* SHORT EXERCISE
Print again only this span: the line with "make_core(roll_axis, board, bore_paper, brown_paper)", the line with "from mathutils import Matrix, Quaternion, Vector, noise", and all lines between them, exactly as given.

* SOURCE MATERIAL
——————
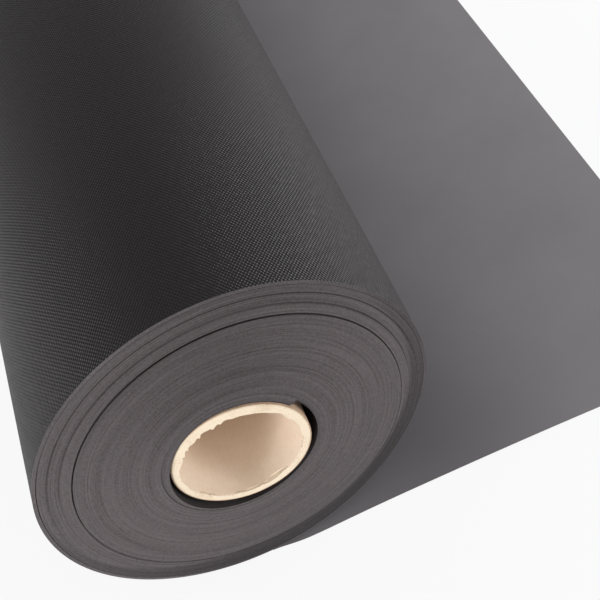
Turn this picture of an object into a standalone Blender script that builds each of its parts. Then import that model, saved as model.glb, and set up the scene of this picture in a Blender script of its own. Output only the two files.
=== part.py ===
"""A roll of weed control fabric with its loose end laid out on the floor.

Metres, +Z up, +Y along the roll from the front end to the rear end, and +X from the roll towards the
cut end of the laid sheet. The origin is on the floor, below the middle of the whole object.
"""

import math

import bmesh
import bpy
from mathutils import Matrix, Vector

# Driving dimensions of the web, which is the one long piece of fabric
web_width = 1.0
web_thickness = 0.00045
roll_radius = 0.121
laid_length = 0.318

# Driving dimensions of the core, a spiral-wound board tube for a three-inch spindle
core_bore_radius = 0.038
core_wall = 0.005
core_length = 1.0024
inner_ply_thickness = 0.0005
outer_ply_thickness = 0.0006

# Where the core and the inner turns have settled in the soft roll, from the roll's axis
core_offset_x = -0.0021
core_offset_z = -0.0101
pack_offset_x = 0.0008
pack_offset_z = -0.0043

# The outer pack of turns, and the first few turns round the core
outer_pack_depth = 0.0197
first_turns_bore_step = 0.0036
first_turns_least_wall = 0.0012
first_turns_notch_angle = math.radians(52)

# The turns have crept along the axis: evenly across the roll, and a set-back of each inner pack
creep_share = 0.09
inner_wraps_set_back = 0.0025
first_turns_set_back = 0.0050

# The web where it is pressed under the roll, and the low hump in the laid sheet
pressed_half_width = 0.014
sheet_hump_height = 0.0018
sheet_flat_margin = 0.045

clearance = 0.0003
turn_gap = 0.00045
drawn_turns = 2

round_segments = 96
spiral_segments = 96
hump_segments = 24
smooth_angle = math.radians(35)

roll_axis_height = web_thickness + clearance + roll_radius
roll_axis_x = (roll_radius - laid_length) / 2
core_outer_radius = core_bore_radius + core_wall
pack_radius = roll_radius - outer_pack_depth
first_turns_inner_radius = core_outer_radius + clearance
first_turns_outer_radius = first_turns_inner_radius + first_turns_bore_step + first_turns_least_wall
front_reach = web_width / 2 + creep_share * roll_radius
rear_reach = max(
    front_reach,
    web_width / 2 + inner_wraps_set_back + creep_share * (pack_radius + pack_offset_x),
)
middle_y = (front_reach - rear_reach) / 2


def clear_scene():
    for obj in list(bpy.data.objects):
        bpy.data.objects.remove(obj, do_unlink=True)


def make_material(name, colour, roughness):
    material = bpy.data.materials.new(name)
    material.use_nodes = True
    shader = material.node_tree.nodes["Principled BSDF"]
    shader.inputs["Base Color"].default_value = (*colour, 1)
    shader.inputs["Roughness"].default_value = roughness
    shader.inputs["Metallic"].default_value = 0
    return material


def make_empty(name, location, parent):
    empty = bpy.data.objects.new(name, None)
    empty.location = location
    empty.parent = parent
    bpy.context.collection.objects.link(empty)
    return empty


def curve_points(centre, radius_at, start, sweep, count):
    """Points in the XZ plane round a centre, where the radius follows the share of the sweep."""
    points = []
    for step in range(count + 1):
        share = step / count
        angle = start + sweep * share
        radius = radius_at(share)
        points.append(Vector((centre.x + radius * math.cos(angle), 0, centre.z + radius * math.sin(angle))))
    return points


def circle_points(centre, radius, start=0.0):
    return curve_points(centre, lambda share: radius, start, math.tau, round_segments)[:-1]


def add_chain(bm, points, closed):
    verts = [bm.verts.new(point) for point in points]
    edges = [bm.edges.new(pair) for pair in zip(verts, verts[1:])]
    if closed:
        edges.append(bm.edges.new((verts[-1], verts[0])))
    return edges


def make_prism(name, side_a, side_b, closed, length, start_y, slope, material, parent):
    """A solid whose section lies between two lines in the XZ plane, drawn out along +Y."""
    bm = bmesh.new()
    edges = add_chain(bm, side_a, closed) + add_chain(bm, side_b, closed)
    section = bmesh.ops.bridge_loops(bm, edges=edges)["faces"]
    drawn = bmesh.ops.extrude_face_region(bm, geom=section)["geom"]
    far_verts = [item for item in drawn if isinstance(item, bmesh.types.BMVert)]
    bmesh.ops.translate(bm, verts=far_verts, vec=(0, length, 0))
    lean = Matrix.Identity(4)
    lean[1][0] = slope
    bmesh.ops.transform(bm, matrix=Matrix.Translation((0, start_y, 0)) @ lean, verts=bm.verts)
    bmesh.ops.recalc_face_normals(bm, faces=bm.faces)
    mesh = bpy.data.meshes.new(name)
    bm.to_mesh(mesh)
    bm.free()
    mesh.shade_smooth()
    mesh.set_sharp_from_angle(angle=smooth_angle)
    mesh.materials.append(material)
    obj = bpy.data.objects.new(name, mesh)
    bpy.context.collection.objects.link(obj)
    obj.parent = parent
    return obj


def make_ring(name, centre, inner_radius, outer_radius, length, start_y, slope, material, parent):
    inner = circle_points(centre, inner_radius)
    outer = circle_points(centre, outer_radius)
    return make_prism(name, inner, outer, True, length, start_y, slope, material, parent)


def least_turn_gap(points, points_per_turn, thickness):
    """The least clear distance between one turn of a spiral and the next."""
    pairs = zip(points, points[points_per_turn:])
    return min((a - b).length for a, b in pairs) - thickness


def make_core(parent, board, bore_paper, brown_paper):
    """The core tube, and the thin plies that line its bore and face its outside."""
    centre = Vector((core_offset_x, 0, core_offset_z))
    start_y = -core_length / 2
    tube_inner = core_bore_radius + inner_ply_thickness + clearance
    tube_outer = core_outer_radius - outer_ply_thickness - clearance
    inner_ply_outer = core_bore_radius + inner_ply_thickness
    outer_ply_inner = core_outer_radius - outer_ply_thickness
    rings = (
        ("core_inner_ply", core_bore_radius, inner_ply_outer, bore_paper),
        ("core_tube", tube_inner, tube_outer, board),
        ("core_outer_ply", outer_ply_inner, core_outer_radius, brown_paper),
    )
    for name, inner_radius, outer_radius, material in rings:
        make_ring(name, centre, inner_radius, outer_radius, core_length, start_y, 0, material, parent)


def make_first_turns(parent, fabric):
    """The first few turns, whose bore opens in a spiral from where the web's inner end lies."""
    touching_share = 0.30
    opened_share = 0.56
    centre = Vector((core_offset_x, 0, core_offset_z))

    def bore_radius(share):
        opening = min(1, max(0, (share - touching_share) / (opened_share - touching_share)))
        eased = (1 - math.cos(math.pi * opening)) / 2
        return first_turns_inner_radius + first_turns_bore_step * eased

    bore = curve_points(centre, bore_radius, first_turns_notch_angle, math.tau, round_segments)
    outer = circle_points(centre, first_turns_outer_radius, first_turns_notch_angle)
    start_y = first_turns_set_back - web_width / 2
    make_prism("first_turns", bore, outer, True, web_width, start_y, creep_share, fabric, parent)


def make_wraps(parent, fabric):
    """The inner and the outer pack of turns, whose ends meet at a step in the end face."""
    core_centre = Vector((core_offset_x, 0, core_offset_z))
    pack_centre = Vector((pack_offset_x, 0, pack_offset_z))
    axis = Vector((0, 0, 0))
    inner_start_y = inner_wraps_set_back - web_width / 2
    inner_bore = circle_points(core_centre, first_turns_outer_radius + clearance)
    inner_outside = circle_points(pack_centre, pack_radius)
    make_prism("inner_wraps", inner_bore, inner_outside, True, web_width, inner_start_y, creep_share,
               fabric, parent)
    winding_depth = drawn_turns * (web_thickness + turn_gap) + web_thickness + clearance
    outer_bore = circle_points(pack_centre, pack_radius + clearance)
    outer_outside = circle_points(axis, roll_radius - winding_depth)
    make_prism("outer_wraps", outer_bore, outer_outside, True, web_width, -web_width / 2, creep_share,
               fabric, parent)


def make_outer_turns(parent, fabric):
    """The outermost turns, wound inwards from the floor, up the left side and over the top."""
    pitch = web_thickness + turn_gap
    axis = Vector((0, 0, 0))
    count = spiral_segments * drawn_turns
    start = -math.pi / 2
    sweep = -math.tau * drawn_turns
    outside = curve_points(axis, lambda share: roll_radius - pitch * drawn_turns * share, start, sweep, count)
    inside = curve_points(axis, lambda share: roll_radius - web_thickness - pitch * drawn_turns * share,
                          start, sweep, count)
    make_prism("outer_turns", inside, outside, False, web_width, -web_width / 2, creep_share, fabric, parent)
    gap = least_turn_gap(outside, spiral_segments, web_thickness)
    print(f"least gap between the outer turns: {gap * 1000:.2f} mm")


def make_lead_off(parent, fabric):
    """The web pressed flat between the roll and the floor, where it leaves the roll."""
    bottom = [Vector((-pressed_half_width, 0, 0)), Vector((pressed_half_width, 0, 0))]
    top = [point + Vector((0, 0, web_thickness)) for point in bottom]
    make_prism("lead_off", bottom, top, False, web_width, -web_width / 2, 0, fabric, parent)


def make_laid_sheet(parent, fabric):
    """The web laid out on the floor as far as its cut end, with one low hump across its middle."""
    start_x = pressed_half_width + clearance
    hump_start = start_x + sheet_flat_margin
    hump_end = laid_length - sheet_flat_margin
    bottom = [Vector((start_x, 0, 0))]
    for step in range(hump_segments + 1):
        share = step / hump_segments
        rise = sheet_hump_height * (1 - math.cos(math.tau * share)) / 2
        bottom.append(Vector((hump_start + (hump_end - hump_start) * share, 0, rise)))
    bottom.append(Vector((laid_length, 0, 0)))
    top = [point + Vector((0, 0, web_thickness)) for point in bottom]
    make_prism("laid_sheet", bottom, top, False, web_width, -web_width / 2, 0, fabric, parent)


def main():
    clear_scene()
    board = make_material("core_board", (0.78, 0.66, 0.50), 0.85)
    bore_paper = make_material("core_bore_paper", (0.62, 0.44, 0.32), 0.85)
    brown_paper = make_material("core_brown_paper", (0.35, 0.22, 0.13), 0.8)
    edge_fabric = make_material("fabric_edges", (0.115, 0.103, 0.105), 0.9)
    ribbed_fabric = make_material("ribbed_fabric", (0.055, 0.05, 0.052), 0.6)
    plain_fabric = make_material("plain_fabric", (0.15, 0.145, 0.15), 0.75)
    floor_line = make_empty("floor_line", (roll_axis_x, middle_y, 0), None)
    nip = make_empty("nip", (0, 0, 0), floor_line)
    roll_axis = make_empty("roll_axis", (0, 0, roll_axis_height), nip)
    make_core(roll_axis, board, bore_paper, brown_paper)
    make_first_turns(roll_axis, edge_fabric)
    make_wraps(roll_axis, edge_fabric)
    make_outer_turns(roll_axis, ribbed_fabric)
    make_lead_off(nip, plain_fabric)
    make_laid_sheet(floor_line, plain_fabric)


main()
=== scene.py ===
"""A roll of weed control fabric with its loose end laid out on a pale floor, dressed for looks.

Metres, +Z up, +Y along the roll from the front end to the rear end, and +X from the roll towards the
cut end of the laid sheet. Angles round the roll are seen from its front end: 0 at the right, 90 on top.
"""

import math
import random

import bmesh
import bpy
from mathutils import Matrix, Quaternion, Vector, noise


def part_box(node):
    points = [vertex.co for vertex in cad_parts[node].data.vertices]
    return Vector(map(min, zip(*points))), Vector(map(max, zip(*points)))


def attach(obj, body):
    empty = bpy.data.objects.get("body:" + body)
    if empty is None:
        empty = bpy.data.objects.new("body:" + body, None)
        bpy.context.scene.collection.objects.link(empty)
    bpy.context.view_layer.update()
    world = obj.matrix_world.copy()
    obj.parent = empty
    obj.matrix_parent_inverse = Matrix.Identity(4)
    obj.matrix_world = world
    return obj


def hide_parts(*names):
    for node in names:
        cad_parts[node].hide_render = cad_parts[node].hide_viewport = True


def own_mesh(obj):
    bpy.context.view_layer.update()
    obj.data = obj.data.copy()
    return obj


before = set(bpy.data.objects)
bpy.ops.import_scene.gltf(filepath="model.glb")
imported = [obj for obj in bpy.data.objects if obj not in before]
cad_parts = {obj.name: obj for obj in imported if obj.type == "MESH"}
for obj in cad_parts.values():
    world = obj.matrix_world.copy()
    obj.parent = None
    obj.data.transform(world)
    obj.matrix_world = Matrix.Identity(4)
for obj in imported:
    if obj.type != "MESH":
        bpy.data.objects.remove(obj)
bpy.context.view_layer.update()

# Camera: above and in front of the roll's front end and a little to its right, tilted on its own
# axis, with a long lens.
camera_place = Vector((-0.0522, -0.9069, 0.6684))
camera_azimuth = math.radians(-2.290)
camera_elevation = math.radians(48.110)
camera_tilt = math.radians(-21.673)
camera_lens = 70.3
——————
* RIGHT ANSWER
    make_core(roll_axis, board, bore_paper, brown_paper)
    make_first_turns(roll_axis, edge_fabric)
    make_wraps(roll_axis, edge_fabric)
    make_outer_turns(roll_axis, ribbed_fabric)
    make_lead_off(nip, plain_fabric)
    make_laid_sheet(floor_line, plain_fabric)


main()
=== scene.py ===
"""A roll of weed control fabric with its loose end laid out on a pale floor, dressed for looks.

Metres, +Z up, +Y along the roll from the front end to the rear end, and +X from the roll towards the
cut end of the laid sheet. Angles round the roll are seen from its front end: 0 at the right, 90 on top.
"""

import math
import random

import bmesh
import bpy
from mathutils import Matrix, Quaternion, Vector, noise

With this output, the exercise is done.